Seldom say this - but this book was just awful. Saved only by a bit of occassional weird humor, and acceptable writing. There wasn't a single character that you could like, or want to know more about - or spend one more minute with. I didn't care that Frank left his bulemic wife, nor did I care if they got back together in the end. Don't waste your time on this book.
An occasionally amusing trifle, though for an American reader a glossary of British slang might have been helpful. And while I can't imagine a woman who would enjoy it, primarily due to the ubiquity of the dreaded "C" word, I also don't have the slightest idea to whom among the male persuasion I would recommend it. On the plus side, it was a quick read.

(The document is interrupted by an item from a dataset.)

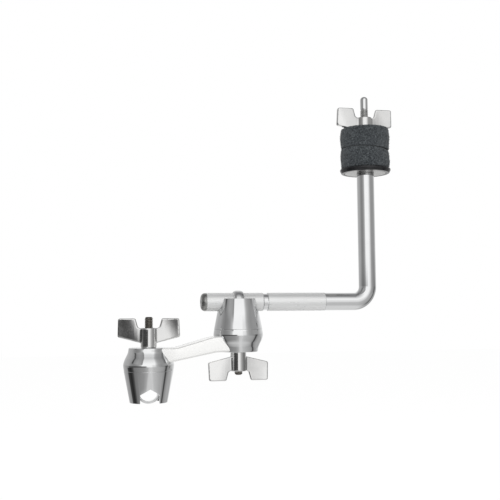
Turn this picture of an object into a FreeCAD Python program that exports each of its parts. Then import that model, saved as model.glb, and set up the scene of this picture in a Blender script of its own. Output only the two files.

Won this from Goodreads:) I liked the writing style of Jacobson, he has a fun way of playing with words and a dry sense of humour. I found it hard to truly like the main character, but I'm not sure if you are meant to like him. Reading this books makes me want to read The Finkler Question.
Think this could have been a really funny book, if there wasn't so much swearing in it, when i came across the C word, that was it for me, i have too many books i want to read,to have to read that word, and the F word every 5 mins........doesn't work for me in a book.......

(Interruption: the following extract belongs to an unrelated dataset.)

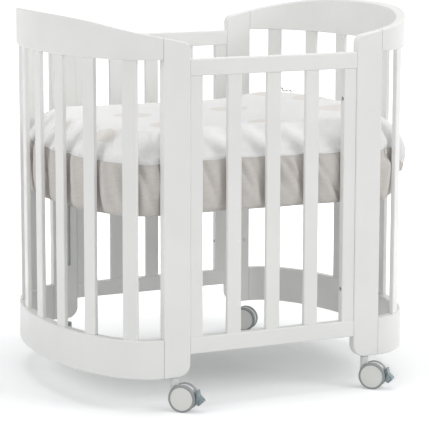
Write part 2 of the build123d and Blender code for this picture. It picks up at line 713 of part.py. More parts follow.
def housing():
    """The hood between the wheels, with its neck."""
    half = HOUSING_THICKNESS / 2
    hood = rod_y(HOOD_RADIUS, -half, half, CASTER_TRAIL, WHEEL_RADIUS)
    hood += block((-NECK_RADIUS, NECK_RADIUS), (-half, half), (WHEEL_RADIUS, NECK_BOTTOM))
    hood &= block((-BODY_WIDTH, BODY_WIDTH), (-half, half), (HOOD_FLOOR, FOOT_HEIGHT))
    body = hood + rod_z(NECK_RADIUS, NECK_BOTTOM, neck_top())
    wheels = rod_y(WHEEL_RADIUS + PEDAL_WHEEL_GAP, half, WHEEL_RADIUS, CASTER_TRAIL, WHEEL_RADIUS)
    body = body - wheels - mirror(wheels, about=Plane.XZ)
    body -= rod_y(AXLE_RADIUS, -half, half, CASTER_TRAIL, WHEEL_RADIUS)
    return body - rod_z(STEM_RADIUS, STEM_BOTTOM, neck_top())


def braked_housing():
    """A housing with two ears and a slot for the pedal."""
    half = HOUSING_THICKNESS / 2
    slot = PEDAL_SLOT_HALF_WIDTH
    x, z = pedal_pivot()
    room = PEDAL_HUB_RADIUS + PEDAL_WHEEL_GAP
    body = housing() + rod_y(room, -half, half, x, z)
    body -= rod_y(room, -slot, slot, x, z)
    body -= block((x, x + WHEEL_RADIUS), (-slot, slot), (HOOD_FLOOR, z + WHEEL_RADIUS))
    return body - rod_y(TRUNNION_RADIUS + RUNNING_CLEARANCE, -half, half, x, z)


def stem():
    """The steel stem pressed into the neck."""
    return rod_z(STEM_RADIUS, STEM_BOTTOM, FOOT_HEIGHT + STEM_REACH)


def socket():
    """The flanged sleeve in the post that the stem turns in."""
    top = FOOT_HEIGHT + STEM_REACH + SOCKET_END_MARGIN
    sleeve = rod_z(SOCKET_RADIUS, FOOT_HEIGHT, top)
    sleeve += rod_z(SOCKET_FLANGE_RADIUS, FOOT_HEIGHT - SOCKET_FLANGE_THICKNESS, FOOT_HEIGHT)
    bore = STEM_RADIUS + RUNNING_CLEARANCE
    return sleeve - rod_z(bore, FOOT_HEIGHT - SOCKET_FLANGE_THICKNESS, top - SOCKET_END_MARGIN / 2)


def pedal():
    """The brake pedal: a hub on trunnions, with a lift tab, a press tab and a brake shoe."""
    x, z = pedal_pivot()
    tread = PEDAL_TREAD_HALF_WIDTH
    body = upright(Polygon(*PEDAL_OUTLINE, align=None), 2 * tread, tread)
    body = Pos(CASTER_TRAIL, 0, WHEEL_RADIUS) * body
    keep_out = WHEEL_RADIUS + PEDAL_WHEEL_GAP
    wheels = rod_y(keep_out, PEDAL_HALF_WIDTH, WHEEL_RADIUS, CASTER_TRAIL, WHEEL_RADIUS)
    body = body - wheels - mirror(wheels, about=Plane.XZ)
    body += rod_y(PEDAL_HUB_RADIUS, -PEDAL_HALF_WIDTH, PEDAL_HALF_WIDTH, x, z)
    reach = HOUSING_THICKNESS / 2 - TRUNNION_END_GAP
    return body + rod_y(TRUNNION_RADIUS, -reach, reach, x, z)


def at_corner(shape, side_x, side_y, turn):
    """Place a caster's piece under its post, swivelled to its resting direction."""
    return Pos(side_x * CASTER_X, side_y * BOARD_MIDDLE_Y, 0) * Rot(0, 0, turn) * shape


def build():
    """Make every node and write its STEP file."""
    quadrants = [(side_x, side_y) for side_x, side_y, _ in CORNERS.values()]

    rear_right_post = post()
    for name, (side_x, side_y, _) in CORNERS.items():
        save(at_quadrant(rear_right_post, side_x, side_y), f"post_{name}")

    slats = end_slats()
    slats[(END_SLAT_COUNT - 1) // 2 + HOOK_SLAT] -= hook_hole()
    save(group(slats), "right_end_slats")
    save(group(mirror(one, about=Plane.YZ) for one in end_slats()), "left_end_slats")
    for rail, label in ((end_top_rail(), "top_rail"), (end_lower_rail(), "lower_rail")):
        save(rail, f"right_end_{label}")
        save(mirror(rail, about=Plane.YZ), f"left_end_{label}")

    top_rail = side_rail(TOP_RAIL_BOTTOM, RAIL_LEVEL, TOP_RAIL_BOTTOM, 1)
    lower_rail = side_rail(LOWER_RAIL_BOTTOM, LOWER_RAIL_TOP, LOWER_RAIL_TOP, -1)
    for side, side_y in (("front", -1), ("rear", 1)):
        save(at_quadrant(top_rail, 1, side_y), f"{side}_top_rail")
        save(at_quadrant(lower_rail, 1, side_y), f"{side}_lower_rail")
        save(group(at_quadrant(one, 1, side_y) for one in side_slats()), f"{side}_slats")
        save(at_quadrant(stile(), 1, side_y), f"{side}_right_stile")
        save(at_quadrant(stile(), -1, side_y), f"{side}_left_stile")

    bolts = [panel_bolt(z) for z in BOLT_HEIGHTS]
    nuts = [barrel_nut(z) for z in BOLT_HEIGHTS]
    dowels = joint_dowels(FOOT_HEIGHT, LOWER_RAIL_TOP) + joint_dowels(RAIL_LEVEL, SEAM_HEIGHT)
    screws = [bracket_screw(place) for place in screw_places()]
    repeated = {
        "panel_bolts": bolts,
        "barrel_nuts": nuts,
        "end_rail_dowels": dowels,
        "height_tracks": [height_track()],
        "base_brackets": [base_bracket()],
        "bracket_screws": screws,
        "height_knobs": [height_knob()],
        "slider_nuts": [slider_nut()],
    }
    for node, pieces in repeated.items():
        save(group(at_quadrant(piece, *place) for place in quadrants for piece in pieces), node)

    save(wire_hook(), "wire_hook")
    save(base_board(), "base_board")
    save(mattress(), "mattress")
    save(cover_top(), "cover_top")
    save(cover_skirt(), "cover_skirt")
    save(group(at_quadrant(press_stud(), 1, side_y) for side_y in (-1, 1)), "press_studs")

    save(group(at_corner(socket(), *place) for place in CORNERS.values()), "caster_sockets")
    for name, (side_x, side_y, turn) in CORNERS.items():
        braked = name in BRAKED_CORNERS
        pieces = {
            "housing": braked_housing() if braked else housing(),
            "stem": stem(),
            "axle": axle(),
            "outer_wheel": wheel(side_y),
            "inner_wheel": wheel(-side_y),
        }
        if braked:
            pieces["brake_pedal"] = pedal()
        for label, piece in pieces.items():
            save(at_corner(piece, side_x, side_y, turn), f"{name}_{label}")


os.makedirs("parts", exist_ok=True)
build()
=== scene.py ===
"""Looks of a baby crib with bowed ends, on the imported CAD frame.

Lacquered beech, swivel casters and padded bedding.
"""

import enum
import functools
import json
import logging
import math
import random
from dataclasses import dataclass, field
from typing import Any, Iterable, Sequence

import bpy
import numpy as np
from mathutils import Matrix, Vector, noise
from mathutils.kdtree import KDTree


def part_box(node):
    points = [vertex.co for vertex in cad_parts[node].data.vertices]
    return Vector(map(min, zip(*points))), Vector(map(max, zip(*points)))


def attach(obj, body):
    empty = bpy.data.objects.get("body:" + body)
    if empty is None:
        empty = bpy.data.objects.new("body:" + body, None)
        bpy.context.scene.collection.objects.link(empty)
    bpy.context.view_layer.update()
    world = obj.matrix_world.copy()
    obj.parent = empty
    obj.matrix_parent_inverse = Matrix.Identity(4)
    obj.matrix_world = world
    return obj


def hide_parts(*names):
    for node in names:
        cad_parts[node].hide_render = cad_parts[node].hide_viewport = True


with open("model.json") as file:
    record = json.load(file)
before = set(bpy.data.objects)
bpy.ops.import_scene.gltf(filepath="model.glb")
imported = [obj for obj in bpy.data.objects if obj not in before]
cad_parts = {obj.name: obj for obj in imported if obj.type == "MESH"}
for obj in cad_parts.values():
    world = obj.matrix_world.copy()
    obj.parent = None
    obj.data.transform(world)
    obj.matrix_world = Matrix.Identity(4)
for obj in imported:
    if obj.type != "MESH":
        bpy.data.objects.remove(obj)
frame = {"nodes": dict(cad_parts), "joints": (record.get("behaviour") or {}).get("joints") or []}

log = logging.getLogger("crib")
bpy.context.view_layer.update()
MM = 0.001
WHITE = (1.0, 1.0, 1.0, 1.0)
POST_REACH = 0.263  # from the crib's middle to where the posts meet the bowed rails
SMOOTH = {"interpolation_type": "SMOOTHSTEP"}  # for a MapRange node
COLOURS = {"data_type": "RGBA", "output": 2}  # for a Mix node, whose colours are inputs 6 and 7

Size = float | tuple[float, float, float]
PointsAndFaces = tuple[np.ndarray, list[Sequence[int]]]


# --- Colours and nodes -----------------------------------------------------------------------------


def linear(colour: str) -> tuple[float, float, float, float]:
    """Turns an sRGB hex colour to linear values.

    Args:
        colour: six hex digits.

    Returns:
        Red, green, blue and full opacity.
    """
    parts = [int(colour[i : i + 2], 16) / 255 for i in (0, 2, 4)]
    r, g, b = (p / 12.92 if p <= 0.04045 else ((p + 0.055) / 1.055) ** 2.4 for p in parts)
    return r, g, b, 1.0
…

Won from GoodReads/Bloomsbury-thanks! Good book, adult content.
Story is written from a man's point of view about a man in mid-life crisis that has been told to leave his house by his partner. He takes you on a journey on his past and present and his new found freedom. Lots of dry witted humor.

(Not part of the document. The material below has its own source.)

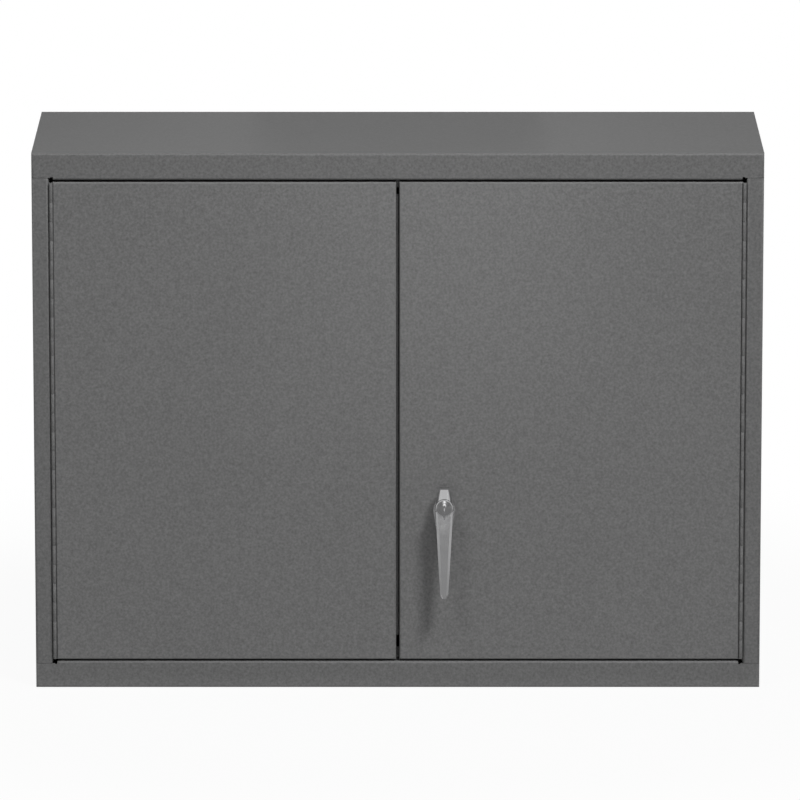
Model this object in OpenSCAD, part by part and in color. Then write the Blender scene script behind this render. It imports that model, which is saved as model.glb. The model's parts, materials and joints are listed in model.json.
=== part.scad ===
// Welded sheet-steel tool cabinet with two flush doors, a lever handle with a key lock
// and a two-rod latch. Front is -Y, right is +X, up is +Z. The origin is the centre of
// the underside of the base. All sizes are in millimetres.

/* [Cabinet] */
// Width over the side panels
body_w = 914.4; // [600:0.1:1300]
// Height over the base and the top
body_h = 685.8; // [560:0.1:1200]
// Depth over the front frame and the back
body_d = 304.8; // [240:0.1:600]
// Thickness of the body sheet
sheet_t = 1.9; // [1.2:0.1:2.6]
// Outer radius of the body's bends
body_bend_r = 3; // [2.8:0.1:4]
// Width of the flanges round the back
rear_flange_w = 19; // [14:0.5:24]

/* [Front frame] */
// Width of each post beside the doors
post_w = 21.6; // [16:0.1:40]
// Depth of the post's return inside the opening
post_return_d = 30; // [26:0.5:40]
// Height of the head flange above the posts
head_h = 30.9; // [24:0.1:60]
// Height of the base flange below the posts
base_h = 31.3; // [24:0.1:60]
// How far the head and base lips reach past their flanges into the opening
lip_step = 3.1; // [2:0.1:4]
// Depth from the front to the flange that stops the doors
stop_depth = 24; // [23.5:0.1:27]
// Height of the stop flange
stop_h = 13; // [8:0.5:16]
// Width of the corner relief beside each lip
relief_w = 3.1; // [2:0.1:4]
// Open seam between a post and the head or base flange
seam = 0.4; // [0.2:0.1:0.8]

/* [Doors] */
// Thickness of the door sheet
door_t = 1.5; // [1:0.1:2]
// Depth of the door pan
door_depth = 22; // [18:0.5:23]
// Outer radius of the door's bends
door_bend_r = 2.2; // [2.2:0.1:4]
// Width of the lip round the inside of the pan
door_lip = 20; // [14:0.5:26]
// Gap above the doors
gap_top = 2.4; // [2:0.1:5]
// Gap below the doors
gap_bottom = 2.2; // [2:0.1:5]
// Gap between the doors
gap_centre = 4; // [3.6:0.1:8]
// Width of the stiffening channel
stiffener_w = 60; // [40:1:90]
// Free edge of the astragal past the middle of the gap
astragal_reach = 1; // [0.4:0.1:1.1]
// Astragal's distance below the top of the door
astragal_top = 19; // [16:0.5:40]
// Astragal's distance above the bottom of the door
astragal_bottom = 26.5; // [16:0.5:40]

/* [Hinges] */
// Gap between a door and its post, which the hinge fills
hinge_gap = 4.6; // [4.6:0.1:7]
// How much nearer the door than the post the pin stands, from the middle of that gap
pin_shift = 0.4; // [0:0.1:0.5]
// Outer radius of a hinge knuckle
knuckle_r = 2.2; // [2.1:0.05:2.3]
// Radius of the hinge pin
pin_r = 1.2; // [1:0.05:1.3]
// Radial clearance of every turning or sliding fit
running_clear = 0.05; // [0.02:0.01:0.09]
// Length of a knuckle, rounded so that the row ends on a frame knuckle
knuckle_len = 25.4; // [20:0.1:60]
// Gap between neighbouring knuckles
knuckle_gap = 0.3; // [0.2:0.1:0.6]
// Thickness of a hinge leaf
leaf_t = 1.3; // [1:0.1:1.3]
// Width of a hinge leaf behind the pin
leaf_w = 17; // [14:0.5:20]
// How far the pin's axis stands in front of the doors
axis_proud = 0.5; // [0.3:0.1:1]

/* [Handle] */
// Distance of the handle's axis from the cabinet's centre line
handle_x = 58.4; // [52:0.1:75]
// Height of the handle's axis above the base
handle_z = 240; // [200:0.5:360]
// Length of the lever from its axis to its tip
lever_len = 117; // [95:0.5:130]
// Height of the lever's heel above its axis
lever_heel = 22.3; // [20:0.1:30]
// Width across the top of the lever's heel
heel_w = 11.6; // [9:0.1:14]
// Radius of the hub round the lock
hub_r = 10.8; // [10.6:0.1:13]
// Stand-off of the hub's front from the door
hub_out = 34; // [32:0.5:42]
// Radius of the neck that turns in the rose
neck_r = 8.5; // [7.5:0.1:9]
// Width of the rose below the axis, where it is widest
rose_w = 27.4; // [25:0.1:34]
// Width of the rose's upper end
rose_top_w = 15; // [12:0.5:20]
// Width of the rose's lower end
rose_foot_w = 22; // [14:0.5:24]
// Height of the rose
rose_h = 56; // [54:0.5:64]
// Thickness of the rose
rose_t = 3; // [2.4:0.1:5]
// How far the rose's middle lies below the axis
rose_drop = 11; // [6:0.5:11]
// Radius of the lock barrel
barrel_r = 9.5; // [8.5:0.1:9.8]
// Radius of the plug that the key turns
plug_r = 6.4; // [5.5:0.1:7]
// Stand-off of the floor of the lock's pocket from the door
pocket_floor = 17; // [16:0.5:20]
// Radius of the spindle
spindle_r = 5; // [4:0.1:6]

/* [Latch] */
// Radius of the latch rods
rod_r = 4; // [3:0.1:5]
// Travel of each rod over a quarter turn of the lever
rod_travel = 14; // [10:0.5:15]
// Clearance of a drawn-back rod from the edge of its stop
rod_free = 1.5; // [1:0.1:3]
// Gap between a rod and the back of the stop flange
rod_behind = 0.7; // [0.5:0.1:2]
// Radius of the pins that drive the rods
drive_pin_r = 2.5; // [2:0.1:3]
// Clearance of a drive pin in its slot
slot_clear = 0.45; // [0.4:0.05:0.6]
// Thickness of the yoke at a rod's end and of the cam
yoke_t = 3; // [2.5:0.1:4]
// Height of a rod guide
guide_h = 7; // [6:0.5:10]

/* [Shelves] */
// Thickness of the shelf sheet
shelf_t = 1.2; // [0.9:0.1:2]
// Height of the shelf's front and rear edges
shelf_edge = 25; // [18:0.5:32]
// Gap between the doors' latch and the shelves
shelf_setback = 52; // [46:1:80]
// Distance of a standard's ends from the base and the top
standard_end = 60; // [50:1:70]
// Distance of the front standards behind the shelves' front edge
front_standard_in = 28; // [22:1:40]
// Distance of the rear standards from the back
rear_standard_in = 50; // [40:1:60]
// Width of a slotted standard
standard_w = 25; // [18:0.5:30]
// Depth of a slotted standard
standard_d = 8; // [6:0.5:12]
// Thickness of the standards and clips
standard_t = 1.2; // [1:0.1:1.5]
// Distance between slots
slot_pitch = 25.4; // [20:0.1:51]
// Height of a slot
slot_h = 3.6; // [3:0.1:5]
// Width of a slot
slot_w = 13; // [10:0.5:16]
// Slot that carries the lower shelf, counted from the bottom
lower_slot = 7; // [3:1:9]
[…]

I simply love Howard Jacobson books. They all all so cleverly written, intelligent, funny and entertaining. This is one of his best. It's been described as a "sulphurous tirade against the joys of domesticity..."
I won this book through Goodreads First Reads. This book is about a man going through his mid-life crisis. It was a little too raw and harsh for my taste.
THis book was laugh-out-loud funny, and a continuation of Jacobsen's theme/obsession with the connection between sexual pain, pleasure and betrayal. A beautiful and hilarious book.